Interview

Le son de vie de Roméo Elvis : ‘Aujourd’hui, je joue cartes sur table à tous les niveaux’

Nicolas Alsteen
© BRUZZ
02/06/2022

Disparu des écrans radar et des réseaux sociaux au lendemain d’un triste passage par une cabine d’essayage, Roméo Elvis revient dans l’actualité avec un costard taillé de toutes parts. Fruit d’une solide remise en question, son deuxième album confesse erreurs et errances du passé avec le regard tourné vers l’avenir. Toujours impardonnable, mais désormais transfiguré et marié, l’artiste met le cap sur un disque sincère. Interview sans langue de bois.
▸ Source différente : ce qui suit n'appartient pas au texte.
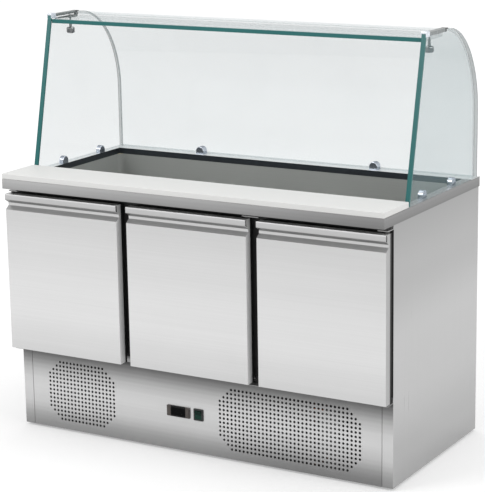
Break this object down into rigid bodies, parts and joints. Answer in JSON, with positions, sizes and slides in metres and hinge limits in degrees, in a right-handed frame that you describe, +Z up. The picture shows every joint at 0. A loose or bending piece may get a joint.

Roméo Elvis en quelques dates

Fils de Laurence Bibot et de Marka, Roméo, Johnny, Elvis, Kiki Van Laeken est né à Uccle, le 13 décembre 1992.
Il s’essaie d’abord au rap en solo ou en compagnie des copains de L’Or du Commun .
En 2013, Roméo collabore avec Le Motel sur deux volumes de Morale et signe le tube « Bruxelles arrive » avec Caballero.
En 2019 sort l’album Chocolat avec des invités comme Damon Albarn, Zwangere Guy ou -M- et fait ses débuts au cinéma dans Mandibules de Quentin Dupieux.
Septembre 2020, le rappeur est accusé d’agression sexuelle.
Mai 2022, sortie de son deuxième album solo intitulé Tout Peut Arriver .

Maillot de foot du RWDM sur le dos, Roméo Elvis monte sur le terrain afin de répondre à nos questions. « TPA » tatoué sur l’avant-bras pour ne rien oublier, l’artiste le sait : « Tout Peut Arriver ». Le meilleur comme le pire. Du succès à la déchéance, du soleil à l’éclipse totale, la vie du rappeur se raconte aujourd’hui en musique. Parti de Linkebeek pour bosser comme caissier dans un supermarché, le frère d’Angèle trouve sa voie et son flow aux côtés de L’Or du Commun dès 2013. Cette expérience collective lui sert de tremplin vers les sommets. Célébré en Belgique, en France et à l’étranger, il devient le fer de lance du rap bruxellois. Rien ne semble pouvoir l’arrêter… Le 8 septembre 2020 pourtant, un post Instagram met un coup d’arrêt à son ascension. Accusé d’agression sexuelle dans une cabine d’essayage, l’artiste reconnaît les faits... Ses excuses publiques n’y changeront rien. Le retour de bâton est immédiat : de nombreux sponsors lâchent le Bruxellois qui, fort logiquement, voit le petit croco Lacoste lui filer entre les doigts, tout comme sa collaboration avec le chocolatier Galler. Dans le même temps, Damso renonce à un duo prévu de longue date. Persona non grata, Roméo Elvis s’efface alors du monde et des réseaux sociaux. Vingt mois plus tard, le rappeur refait surface sur la Grand-Place de Bruxelles lors d’un concert surprise. Dans le pogo, les fans sont (toujours) là, le bourgmestre aussi. Venu tester sa cote de popularité à la veille d’une date en petit comité prévue au Botanique, Roméo Elvis dévoile le contenu de son deuxième album. Conçu au plus près du cœur et en compagnie de différents producteurs (Myd, Vynk, JeanJass, Vladimir Cauchemar, DeeEye, etc.), le nouveau Tout Peut Arriver pose des mots sur une véritable traversée du désert… Entre aveux et remise en question, ironie (du sort) et sens de la répartie, Roméo Elvis délivre son projet le plus personnel.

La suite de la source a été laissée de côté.